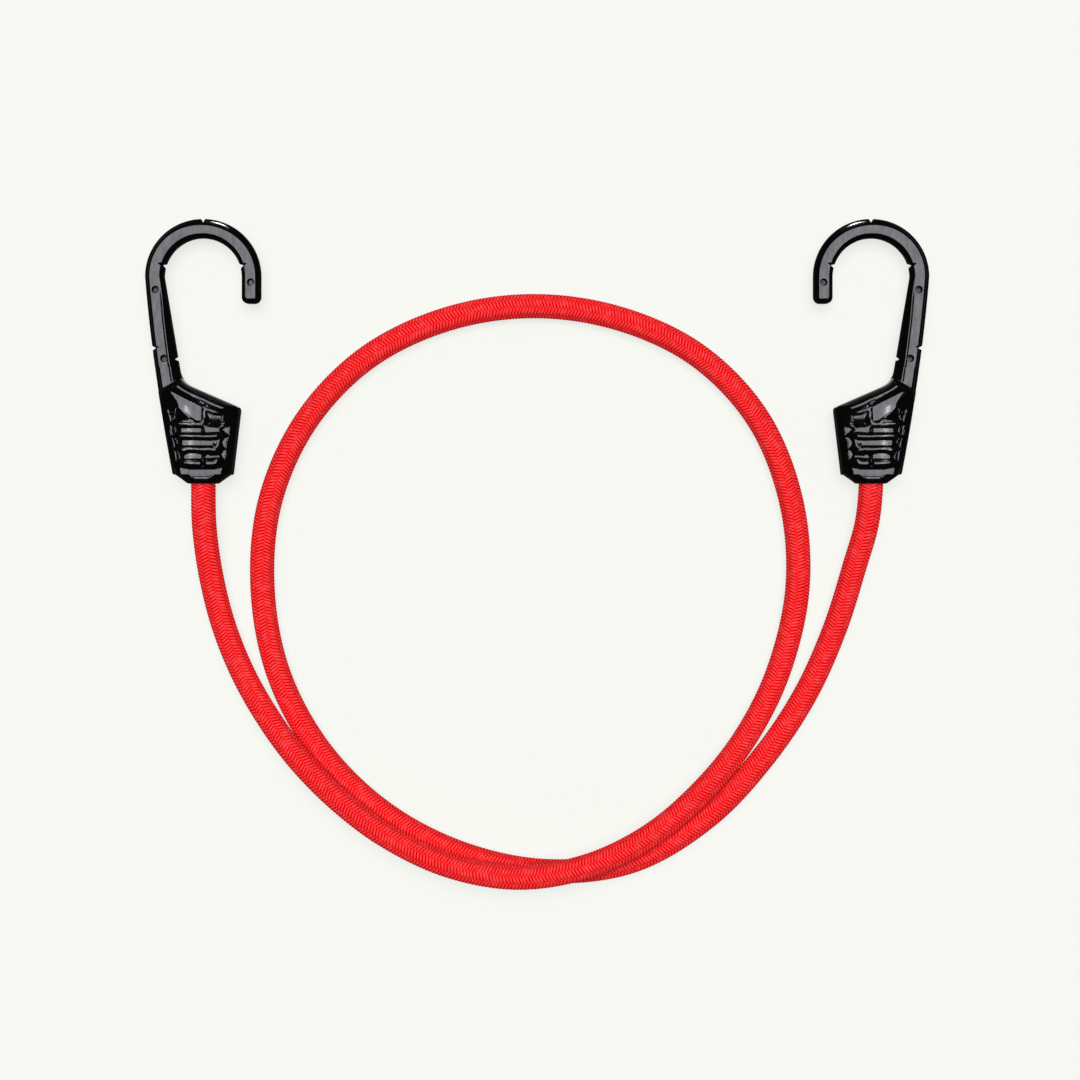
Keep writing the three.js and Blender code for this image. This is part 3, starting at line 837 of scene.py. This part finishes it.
def moulding_ring(kind, left, right):
    """One closed ring: the parting line at the left, the front face, the right, and the rear face."""
    left, right = np.array(left), np.array(right)
    width = np.linalg.norm(right - left)
    draft = {"collar": 0, "barrel": barrel_draft}.get(kind, band_draft)
    spread = np.linspace(0, 1, ring_columns)
    if kind == "collar":
        spread = (1 - np.cos(math.pi * spread)) / 2
    spread = (draft + (width - 2 * draft) * spread) / width
    points = left + (right - left) * spread[:, None]
    x, y = points[:, 0], points[:, 1]
    far = np.full(ring_columns, 1.0)
    outer, inner = width * spread - draft, width * (1 - spread) - draft
    if kind == "collar":
        rise = min(y[0] / collar_dome_y, 1) ** collar_dome_power
        deep = collar_half_depth + (collar_top_half_depth - collar_half_depth) * rise
        power = np.interp(y[0], *collar_powers)
        face = deep * np.clip(1 - np.abs(2 * x / width) ** power, 0, 1) ** (1 / power)
        face = np.maximum(face, least_depth)
        if y[0] == collar_line[1]:
            ends = np.clip(collar_line_fade * (1 - np.abs(x) / collar_line_half_width), 0, 1)
            face = face - collar_line_depth * ends
    elif kind == "barrel":
        shank_x = np.minimum(right[0], np.interp(y, (foot_y, shank_corner_y), buried_edge_x))
        inner = shank_x - draft - x
        inner_run = max(shank_x[0] - left[0] - 2 * draft - outer_bevel - shank_flat, inner_bevel)
        band = band_face(outer, inner, far, outer_bevel, inner_run)
        line = shank_line(inner, inner_run) * (y > shank_corner_y)
        band = np.where(inner > 0, band - line, band_side)
        barrel = barrel_face(x, y, pocket_floors)
        face = np.maximum(band, barrel)
    elif kind == "tip":
        outer, inner = crown_radius - band_draft - x, x - inner_radius - band_draft
        face = band_face(outer, inner, y - tip_y, outer_bevel, inner_bevel)
    elif kind == "shank":
        part = np.clip((crown_y - y[0]) / shank_bevel_run, 0, 1)
        inner_run = width - 2 * draft - outer_bevel - shank_flat
        inner_run = inner_bevel + (inner_run - inner_bevel) * part
        face = band_face(outer, inner, far, outer_bevel, inner_run)
        fade = np.clip((crown_y - shank_line_fade - y[0]) / shank_line_fade, 0, 1)
        face = face - shank_line(inner, inner_run) * fade
    else:
        away = (kind - crown_bevel_middle) / crown_bevel_spread
        outer_run = outer_bevel + crown_bevel_extra * math.exp(-away * away)
        face = band_face(outer, inner, far, outer_run, inner_bevel)
    front = np.column_stack([x, y, face])
    rear = np.column_stack([x, y, -face])[::-1]
    return np.vstack([(*left, 0), front, (*right, 0), rear])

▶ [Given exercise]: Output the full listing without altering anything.

▶ [Final answer]:
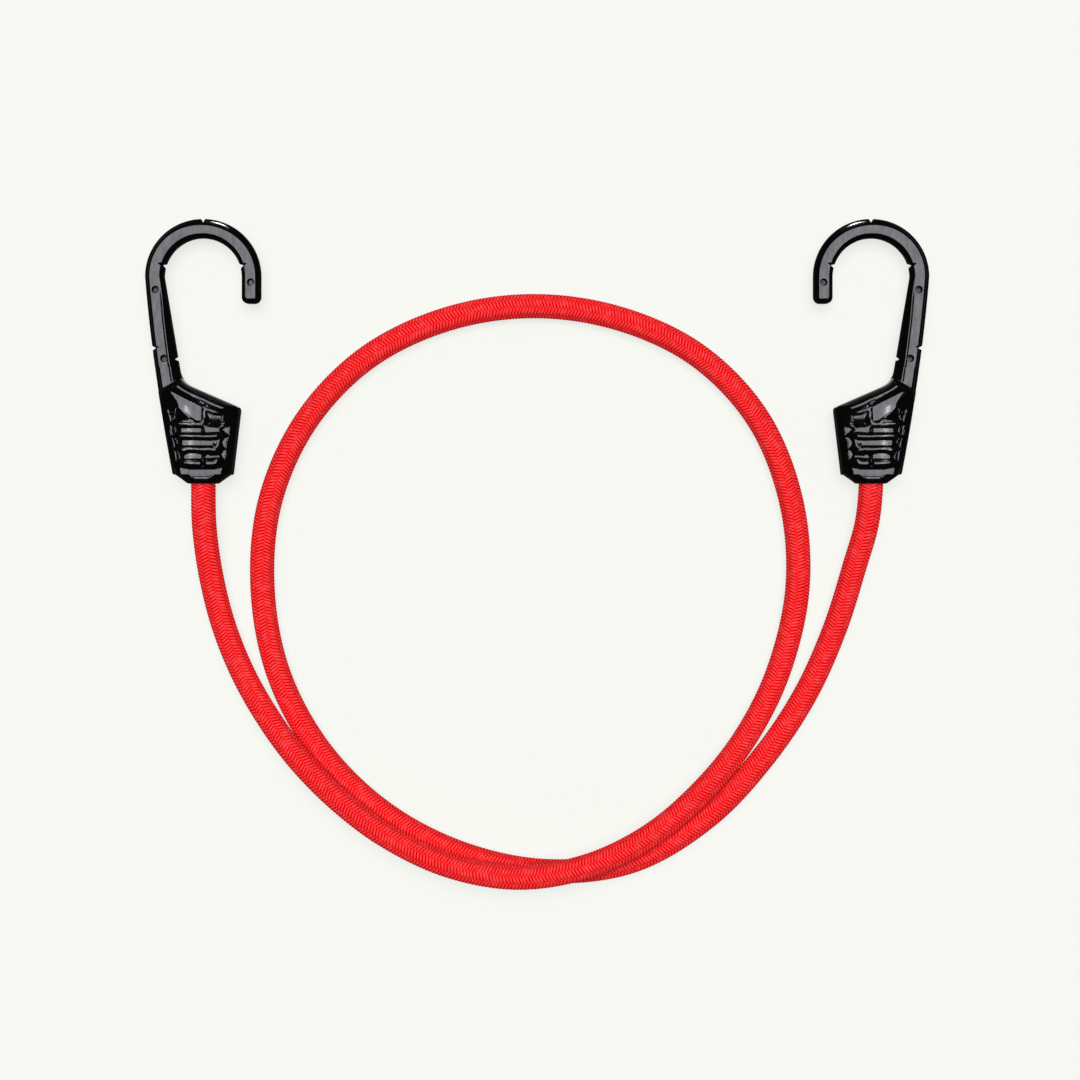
Keep writing the three.js and Blender code for this image. This is part 3, starting at line 837 of scene.py. This part finishes it.
def moulding_ring(kind, left, right):
    """One closed ring: the parting line at the left, the front face, the right, and the rear face."""
    left, right = np.array(left), np.array(right)
    width = np.linalg.norm(right - left)
    draft = {"collar": 0, "barrel": barrel_draft}.get(kind, band_draft)
    spread = np.linspace(0, 1, ring_columns)
    if kind == "collar":
        spread = (1 - np.cos(math.pi * spread)) / 2
    spread = (draft + (width - 2 * draft) * spread) / width
    points = left + (right - left) * spread[:, None]
    x, y = points[:, 0], points[:, 1]
    far = np.full(ring_columns, 1.0)
    outer, inner = width * spread - draft, width * (1 - spread) - draft
    if kind == "collar":
        rise = min(y[0] / collar_dome_y, 1) ** collar_dome_power
        deep = collar_half_depth + (collar_top_half_depth - collar_half_depth) * rise
        power = np.interp(y[0], *collar_powers)
        face = deep * np.clip(1 - np.abs(2 * x / width) ** power, 0, 1) ** (1 / power)
        face = np.maximum(face, least_depth)
        if y[0] == collar_line[1]:
            ends = np.clip(collar_line_fade * (1 - np.abs(x) / collar_line_half_width), 0, 1)
            face = face - collar_line_depth * ends
    elif kind == "barrel":
        shank_x = np.minimum(right[0], np.interp(y, (foot_y, shank_corner_y), buried_edge_x))
        inner = shank_x - draft - x
        inner_run = max(shank_x[0] - left[0] - 2 * draft - outer_bevel - shank_flat, inner_bevel)
        band = band_face(outer, inner, far, outer_bevel, inner_run)
        line = shank_line(inner, inner_run) * (y > shank_corner_y)
        band = np.where(inner > 0, band - line, band_side)
        barrel = barrel_face(x, y, pocket_floors)
        face = np.maximum(band, barrel)
    elif kind == "tip":
        outer, inner = crown_radius - band_draft - x, x - inner_radius - band_draft
        face = band_face(outer, inner, y - tip_y, outer_bevel, inner_bevel)
    elif kind == "shank":
        part = np.clip((crown_y - y[0]) / shank_bevel_run, 0, 1)
        inner_run = width - 2 * draft - outer_bevel - shank_flat
        inner_run = inner_bevel + (inner_run - inner_bevel) * part
        face = band_face(outer, inner, far, outer_bevel, inner_run)
        fade = np.clip((crown_y - shank_line_fade - y[0]) / shank_line_fade, 0, 1)
        face = face - shank_line(inner, inner_run) * fade
    else:
        away = (kind - crown_bevel_middle) / crown_bevel_spread
        outer_run = outer_bevel + crown_bevel_extra * math.exp(-away * away)
        face = band_face(outer, inner, far, outer_run, inner_bevel)
    front = np.column_stack([x, y, face])
    rear = np.column_stack([x, y, -face])[::-1]
    return np.vstack([(*left, 0), front, (*right, 0), rear])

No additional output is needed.